As we headed inward and upward, we marveled at all the horses we saw tethered along the road.  Not realizing that we would see many more, we all snapped pictures of the first horse we saw.  Our driver said, “That’s my horse.”  She told us that it’s called a Marquesas horse.  We were amazed when we saw so many horses.  As we drove, we also passed several cows and some goats right near the road – quite a surprise for us!    

Toward the top, we made a stop that offered a beautiful panoramic view of the valley, the harbor, and the ship.  Apparently this was the valley which inspired Melville’s work.  After another panoramic view, we made a final stop where we could sample various yummy tropical fruits.  Breadfruit is a staple in the Marquesas.  We had always heard that breadfruit wasn’t very tasty, but they had fried slices into chips, and they really tasted good.  We also had a choice of coconut, papaya, mango, tapioca, and grapefruit.  The driver parked the van right next to the serving table and kept bringing me samples – especially the very tasty mango! 

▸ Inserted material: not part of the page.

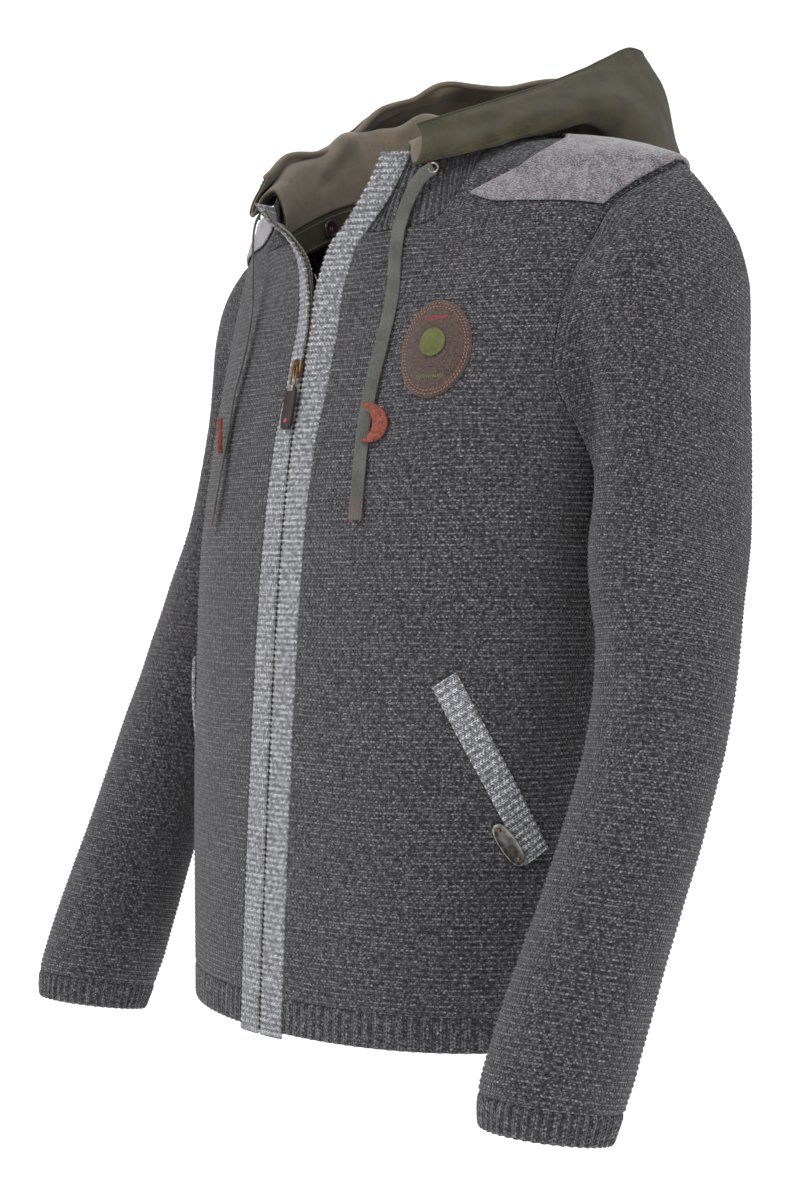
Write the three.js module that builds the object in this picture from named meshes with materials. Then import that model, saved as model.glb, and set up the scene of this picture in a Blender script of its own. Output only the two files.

As we headed back over the rugged terrain back to Taiohae, we plied our driver with many questions.  She told us about the industry in Nuku Hiva – mostly fishing and farming.  Coconuts and breadfruit are two of the major crops.  When she is not guiding tours (not that many ships come to Nuku Hiva), she works in the agriculture industry.  Her husband is a fisherman, catching mostly tuna and another kind of fish which I wasn’t able to translate.  Living way up the side of the hill overlooking Taiohae, she makes sure she takes time to appreciate the beautiful scenery.   She also pointed out a teak plantation and some young mahogany trees that would take years and years to grow into mature trees to be used for wood products. 

We so appreciated getting inland and seeing more than just the coast (though that in itself is breathtaking) of Nuku Hiva as we had done before.  We decided that it was the way to go – many people who had planned to find a beach and swim had to change their minds and refrain from swimming when the locals had the Cruise Director announce that Nuku Hiva is surrounded by shark-infested waters – something that our driver assured us was the truth.  I think we all appreciated getting into the interior of this small island paradise to see how the people live!

As we spend a day at sea on our way to Tahiti, I feel very fortunate.  This is our fourth time sailing the sapphire blue waters of the South Pacific – even though there is nothing to see but water, the ocean is a beautiful thing to watch!   … And it beats the temperatures in Chicago at this time of year!

                                                                             BT

P.S. For some reason, many times when we try to access our blog website, we get knocked offline.  As a result, blogs may not be posted at regular intervals.